When does Gaussian equivalence fail and how to fix it: Non-universal behavior of random features with quadratic scaling
Garrett G. Wen, Hong Hu, Yue M. Lu, Zhou Fan, Theodor Misiakiewicz
TL;DR
This work identifies a non-universal breakdown of Gaussian equivalence for random features in the quadratic scaling regime, where the target depends on a low-dimensional data projection. It introduces the Conditional Gaussian Equivalent (CGE) model, augmenting the Gaussian surrogate with a small, low-dimensional non-Gaussian component to capture essential chaos that GET misses. The authors prove sharp asymptotics for training and test errors under CGE using a two-phase Lindeberg swapping strategy and Malliavin-Stein-based CLTs, with a intermediary Partial Gaussian Equivalent (PGE) model bridging the gap.

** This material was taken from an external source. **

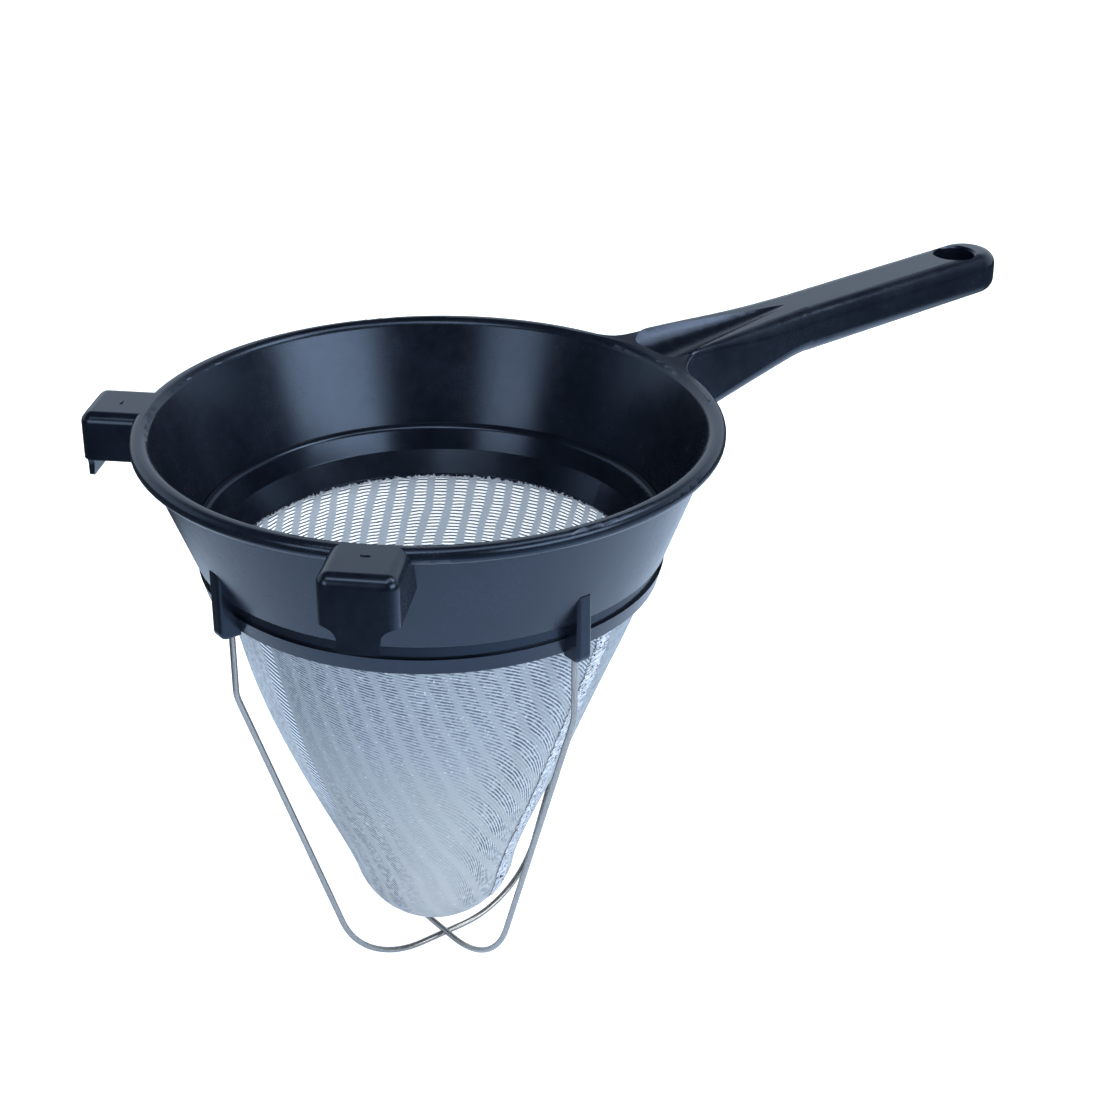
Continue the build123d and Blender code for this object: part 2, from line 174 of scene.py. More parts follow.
# Colours and roughness of the moulding, and colours of the wires
FRAME_DEEP = (0.0022, 0.0032, 0.0065, 1)
FRAME_PALE = (0.0050, 0.0072, 0.0135, 1)
RING_DEEP = (0.0020, 0.0030, 0.0060, 1)
RING_PALE = (0.0045, 0.0065, 0.0120, 1)
FRAME_GLOSS = 0.20
FRAME_DULL = 0.30
RING_GLOSS = 0.17
RING_DULL = 0.25
RING_DRAFT = 0.11
MOULDING_IOR = 1.5
MOULDING_TINT = (0.50, 0.68, 1.0, 1)
SPECK = (0.35, 0.38, 0.42, 1)
WIRE_DARK = (0.17, 0.165, 0.16, 1)
WIRE_PALE = (0.44, 0.42, 0.40, 1)

# Depths of the materials' bumps
GRAIN_DEPTH = 0.00006
STREAK_DEPTH = 0.00004
STROKE_DEPTH = 0.00010
LAP_DEPTH = 0.00015

# Plain colours
BLACK = (0, 0, 0, 1)
WHITE = (1, 1, 1, 1)

# Camera: it starts above and in front of the rim's middle, and then turns a little off it
CAMERA_DISTANCE = 0.7805
CAMERA_RISE = math.radians(23.172)
CAMERA_AROUND = math.radians(34.0)
CAMERA_YAW = math.radians(-3.063)
CAMERA_PITCH = math.radians(-3.502)
CAMERA_ROLL = math.radians(1.33)
CAMERA_LENS = 72
CAMERA_SENSOR = 36
CAMERA_CLIP_START = 0.01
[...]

They further demonstrate that CGE accurately predicts phenomena such as generalized linear model behavior, phase transitions, interpolation thresholds, double descent, and benign overfitting in RF in the quadratic regime, offering a robust framework beyond GET for high-dimensional ERM universality.
Abstract
A major effort in modern high-dimensional statistics has been devoted to the analysis of linear predictors trained on nonlinear feature embeddings via empirical risk minimization (ERM). Gaussian equivalence theory (GET) has emerged as a powerful universality principle in this context: it states that the behavior of high-dimensional, complex features can be captured by Gaussian surrogates, which are more amenable to analysis. Despite its remarkable successes, numerical experiments show that this equivalence can fail even for simple embeddings -- such as polynomial maps -- under general scaling regimes. We investigate this breakdown in the setting of random feature (RF) models in the quadratic scaling regime, where both the number of features and the sample size grow quadratically with the data dimension. We show that when the target function depends on a low-dimensional projection of the data, such as generalized linear models, GET yields incorrect predictions. To capture the correct asymptotics, we introduce a Conditional Gaussian Equivalent (CGE) model, which can be viewed as appending a low-dimensional non-Gaussian component to an otherwise high-dimensional Gaussian model. This hybrid model retains the tractability of the Gaussian framework and accurately describes RF models in the quadratic scaling regime. We derive sharp asymptotics for the training and test errors in this setting, which continue to agree with numerical simulations even when GET fails. Our analysis combines general results on CLT for Wiener chaos expansions and a careful two-phase Lindeberg swapping argument. Beyond RF models and quadratic scaling, our work hints at a rich landscape of universality phenomena in high-dimensional ERM.